No tervigon or Tyrranofex I see... <sigh> really a new tyrant model? I can see the need for the swarmlord but I don't know, with the options of making it a Tyrant, Flyrant, or swarmlord, the kit is going to be hella expensive.


----------



## MaidenManiac (Oct 2, 2008)

I think Bindi hinted quite hard at a combined Tervigon/TFex kit last time the "tyranid units rumours" were about. Those 2 seem to share body-shape quite much and would make sense to be a combined kit.


----------



## Midge913 (Oct 21, 2010)

Here's hoping. I have got a good conversion Idea in mind a Tervi conversion, but I am kinda at a loss for the T-fex. A new kit would be nice.


----------



## Zero Effect (Feb 15, 2011)

Well how do I take this latest rumour about the Tyranids!

Positive;
The new Hive Tyrant model being able to be 3 bosses instead of one with all the extras is a good step forward. Still think that it will be a metal miniature, however with plastic bits for the wings and swords.

Doom and Parasite is decent, enough said on that!

Disappointment;
No news on the Tervigon multi bit kit, seriously gutted beyond believe. Yes people can still continue to convert to make their own creature but some Tyranid players least wanted a kit due to the amount this seems to turn up in 1500 pts plus lists.

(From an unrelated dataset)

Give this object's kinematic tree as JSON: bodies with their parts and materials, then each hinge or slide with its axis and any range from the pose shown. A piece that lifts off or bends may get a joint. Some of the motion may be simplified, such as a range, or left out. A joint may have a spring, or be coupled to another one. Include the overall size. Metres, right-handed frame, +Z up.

Yes these are like most rumours, until they are shown in a pre release email we do not know completely what we are going to get. So I personally will not get too excited at the moment due to the amount of painting I have got to do with the current Tyranids owned.

Cheers for the rumour thread, back to my dark corner of the room.
ZE


----------



## EmbraCraig (Jan 19, 2009)

I'd prefer Tervigon/Tyrranofex and a Spod kits to any of the stuff mentioned, tbh... but a new Tyrant kit with all the option present is no bad thing (metal or plastic? Most likely still metal with plastic bits?). Or how about a warriors upgrade kit with warrior sized lashwhips and boneswords?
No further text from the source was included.